A third accuser came forward in October to say La Rosa-Lopez, then a seminarian, molested him in the early 1990s. The accuser has since been interviewed by the Texas Rangers.

La Rosa-Lopez has not been charged in connection to the latest accuser, but McGrew’s request to search the archdiocese acknowledges his claim.

So far, McGrew has obtained two documents related to the third accuser, which he described as two 26-year-old letters. The first correspondence was from a lawyer hired by the archdiocese to investigate “whether the church was required to notify CPS” of La Rosa-Lopez. The other letter was from former Bishop Joseph Fiorenza stating that another “psychological examination will be conducted before admittance into the seminary.”

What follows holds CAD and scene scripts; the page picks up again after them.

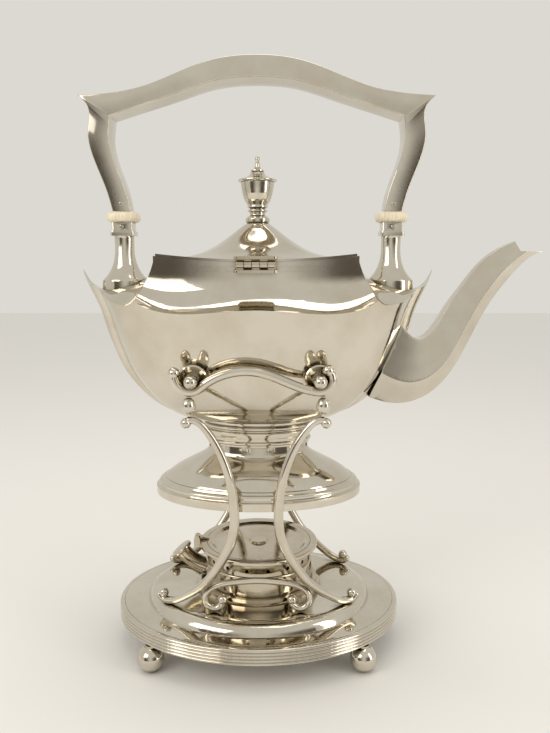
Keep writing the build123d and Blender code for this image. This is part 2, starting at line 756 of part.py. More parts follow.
# its upper and its lower line in the side view, as (X, Z), and its width between them
spout_stations = [
    ((84.0, 199.0), (67.0, 153.5), 30), ((91.5, 191.0), (83.0, 149.8), 30),
    ((98.0, 188.8), (97.5, 152.6), 29),
    ((106.0, 195.6), (114.0, 166.0), 26), ((112.4, 206.5), (125.0, 184.6), 22.5),
    ((120.0, 217.6), (134.0, 202.6), 19), ((128.6, 229.3), (141.5, 214.8), 16.6),
    ((137.2, 238.2), (148.5, 224.0), 14.6), ((145.8, 243.6), (155.0, 231.4), 13),
    ((154.0, 247.0), (162.0, 237.4), 11), ((161.0, 249.0), (169.6, 239.8), 5)]


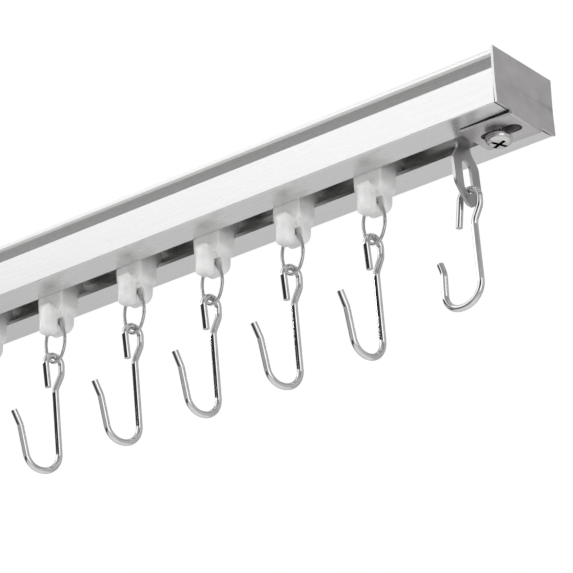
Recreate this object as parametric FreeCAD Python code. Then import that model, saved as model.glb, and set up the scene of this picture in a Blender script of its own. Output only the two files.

The search warrant reveals archdiocese lawyers have handed detectives other correspondence to-and-from the Vatican about whether La Rosa-Lopez was fit to return to “priestly services.”

“A ‘moral opinion’ was sought from the Holy See relating to whether a Canon Law was violated during the confessional,” the document reads, adding that the record would be retained at the church offices.

The detective deduced from several documents that an archdiocese review board recommended La Rosa-Lopez be “placed back in service.” He was then assigned to the St. John Fisher Church.

DiNardo, in an opinion column in Tuesday’s Houston Chronicle, wrote, “This archdiocese takes every allegation of wrongdoing brought to our attention seriously and is fully cooperating — with any and all investigations related to the clergy abuse of minors.

“We recognize the only way to resolve the abuse crisis and restore trust with the faithful is to address any and all accusations of abuse squarely and transparently.”